The parable before is the Parable of the Prodigal Father. Prodigal means recklessly extravagant. But it also means spending everything you have for someone else. The father in the Parable of the Prodigal was prodigal—he spent his land and his reputation, everything he had, for his sons. He had his priorities straight—he wanted living sons.

This parable of the unjust steward follows right after and its point is the same—get your priorities straight. Unbelievers have got their priorities straight because their god is themselves and they do what their god says. Their priorities are going to destroy them, but they are consistent.

Believers, get your priorities straight. Use your baptized life in faithful service to your Savior. Be shrewd about yourself and about those around you and act accordingly. Get focused on the one thing you need: the cross of Christ. Be consistent—believe in His Cross that saves you and carry your cross. Make this your life's priority.
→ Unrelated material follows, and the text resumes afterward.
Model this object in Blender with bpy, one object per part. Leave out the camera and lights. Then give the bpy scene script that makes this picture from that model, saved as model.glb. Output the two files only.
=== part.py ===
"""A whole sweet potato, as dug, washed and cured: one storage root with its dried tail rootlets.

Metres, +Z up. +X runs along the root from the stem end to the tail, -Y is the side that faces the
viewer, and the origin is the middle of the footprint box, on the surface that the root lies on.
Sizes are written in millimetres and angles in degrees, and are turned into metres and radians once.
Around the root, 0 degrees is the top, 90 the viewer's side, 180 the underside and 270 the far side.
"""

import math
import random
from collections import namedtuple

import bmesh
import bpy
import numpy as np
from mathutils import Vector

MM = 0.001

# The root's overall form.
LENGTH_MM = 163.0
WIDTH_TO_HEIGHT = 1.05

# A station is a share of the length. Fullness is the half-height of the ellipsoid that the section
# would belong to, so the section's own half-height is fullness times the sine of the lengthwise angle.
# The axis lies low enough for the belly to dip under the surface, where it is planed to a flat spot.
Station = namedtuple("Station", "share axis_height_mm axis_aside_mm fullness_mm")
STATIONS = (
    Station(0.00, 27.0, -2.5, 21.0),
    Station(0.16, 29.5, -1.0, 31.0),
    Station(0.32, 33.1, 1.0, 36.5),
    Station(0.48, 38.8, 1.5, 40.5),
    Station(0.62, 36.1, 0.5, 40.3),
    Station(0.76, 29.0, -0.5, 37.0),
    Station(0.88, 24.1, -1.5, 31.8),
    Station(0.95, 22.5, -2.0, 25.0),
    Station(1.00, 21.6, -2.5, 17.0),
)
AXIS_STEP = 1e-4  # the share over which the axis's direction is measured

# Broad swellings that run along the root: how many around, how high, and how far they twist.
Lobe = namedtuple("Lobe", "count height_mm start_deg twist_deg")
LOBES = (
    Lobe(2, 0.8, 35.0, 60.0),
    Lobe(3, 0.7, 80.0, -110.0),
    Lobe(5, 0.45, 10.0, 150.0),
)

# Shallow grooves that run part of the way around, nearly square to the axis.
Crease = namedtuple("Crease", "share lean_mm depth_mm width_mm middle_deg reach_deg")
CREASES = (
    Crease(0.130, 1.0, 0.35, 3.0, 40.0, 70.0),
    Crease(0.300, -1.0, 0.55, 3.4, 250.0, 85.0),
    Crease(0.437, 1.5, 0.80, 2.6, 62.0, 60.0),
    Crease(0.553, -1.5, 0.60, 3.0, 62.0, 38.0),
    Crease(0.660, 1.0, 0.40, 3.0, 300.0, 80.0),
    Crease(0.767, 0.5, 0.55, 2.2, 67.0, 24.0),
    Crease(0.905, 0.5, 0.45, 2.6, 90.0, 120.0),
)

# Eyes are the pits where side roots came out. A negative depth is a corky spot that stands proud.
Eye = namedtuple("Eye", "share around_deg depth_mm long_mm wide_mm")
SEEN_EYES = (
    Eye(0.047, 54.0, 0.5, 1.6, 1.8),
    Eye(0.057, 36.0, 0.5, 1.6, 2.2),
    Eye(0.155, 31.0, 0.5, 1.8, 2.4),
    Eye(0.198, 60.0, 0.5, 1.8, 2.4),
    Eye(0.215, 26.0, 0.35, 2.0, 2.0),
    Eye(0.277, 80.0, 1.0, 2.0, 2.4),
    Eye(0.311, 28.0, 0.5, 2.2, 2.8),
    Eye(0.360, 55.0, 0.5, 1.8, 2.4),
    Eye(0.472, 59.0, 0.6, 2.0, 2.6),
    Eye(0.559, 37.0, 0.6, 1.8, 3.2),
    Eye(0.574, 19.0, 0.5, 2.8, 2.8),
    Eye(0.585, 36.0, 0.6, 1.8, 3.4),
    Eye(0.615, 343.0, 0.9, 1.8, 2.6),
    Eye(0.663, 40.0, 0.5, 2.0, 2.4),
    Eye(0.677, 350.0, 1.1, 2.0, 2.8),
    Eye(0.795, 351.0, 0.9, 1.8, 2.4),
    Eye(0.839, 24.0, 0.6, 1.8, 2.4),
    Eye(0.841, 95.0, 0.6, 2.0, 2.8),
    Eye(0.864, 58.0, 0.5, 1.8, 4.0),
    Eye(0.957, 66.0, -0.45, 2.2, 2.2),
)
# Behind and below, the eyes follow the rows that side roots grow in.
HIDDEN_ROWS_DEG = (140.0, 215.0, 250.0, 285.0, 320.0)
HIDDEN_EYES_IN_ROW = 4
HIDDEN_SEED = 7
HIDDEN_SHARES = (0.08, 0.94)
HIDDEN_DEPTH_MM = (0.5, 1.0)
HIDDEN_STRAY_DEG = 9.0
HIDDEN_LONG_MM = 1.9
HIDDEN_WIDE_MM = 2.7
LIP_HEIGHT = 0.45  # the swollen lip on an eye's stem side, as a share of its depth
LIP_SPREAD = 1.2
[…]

What comes after the parable of the manager is a mini-parable about money, and it really is a new idea. It shows us how getting your priorities straight is seen in how you use your money.

But the parable before today is much more than a lesson in money-management. It says, “What do you need in life?”
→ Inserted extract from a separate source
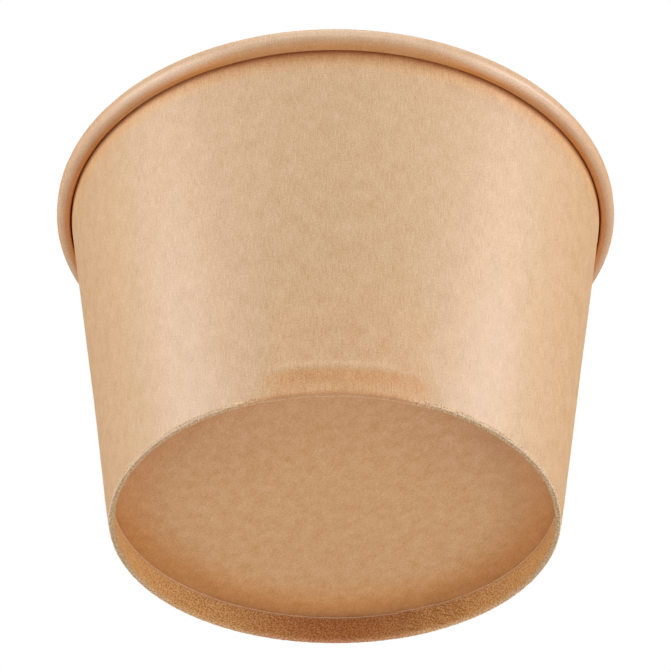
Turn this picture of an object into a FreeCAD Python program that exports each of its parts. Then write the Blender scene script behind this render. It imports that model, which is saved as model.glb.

The world says, “Money. Sex. Reputation. Family. Friendship.” And the worldings go out and they get those things.

Christ says, “I am the way. I am what you need.” Dearly beloved, if anything is getting in the way of the cross, be shrewd and remove it. Focus on the cross of Christ, your Savior who loves you so much that He got rid of everything and became nothing for you.

In the name of the Father and of the + Son and of the Holy Spirit. Amen.